I disagree with him that we have come to a point of no return--if the extreme polarity of recent presidential elections shows us anything, then it shows us that some people are willing to ignore a great deal to hold onto a modernist ideal that promises simplicity, order, and control. As his discussion of Le Corbusier demonstrates, the alure of the grid is almost intoxicating in its offer of precise regulation. This is where I hear echoes of Lacan & Zizek, since their writings explore the appeal of symbolic order and the extents to which the concsious mind will go to sustain the fantasy.
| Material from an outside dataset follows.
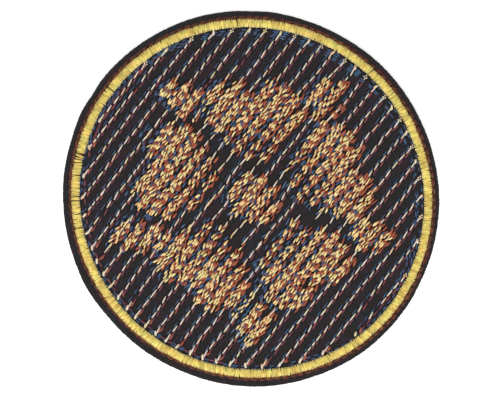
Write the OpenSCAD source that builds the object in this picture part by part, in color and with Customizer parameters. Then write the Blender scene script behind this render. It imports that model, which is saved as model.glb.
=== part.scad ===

Taylor succintly presents the postmodern criticisms of the grid mentality and its emphasis on objective reason:

All too often rationalization and colonization seem to be inseperable. When the ideal of universality is put into practice uncritically, it can lead to a uniformity that excludes or represses everything and everyone deemed different. (30-31)

As someone used to perusing pomo texts, the "uncritically" in there startled me a bit. I actually didn't catch it until I started writing this post... complexity research does stem from the hard sciences and is still built upon the foundational belief that research and analysis can discern certifiable truths, although those "truths" are very different then the kind kin to Newtonian or even Einsteinian physics (at least, this is what I'm getting out of my reading of Mitchell Waldrop's Complexity).

So far I am really enjoying Taylor's book. As slow and boring as Waldrop's book can be at times, it prepared me for Taylor's book by giving me perspective from the Other (science) side. The most immediate application for this material in composition would be with "the process" debate. Process oriented models of composition rely too heavily on the kind of linear causality grounding Newtonian science. Complexity models demonstrate recursiveness that makes such idealistic notions of progression (first we invent, then we draft, then we revise) naive.

That's all the notes that's fit to print.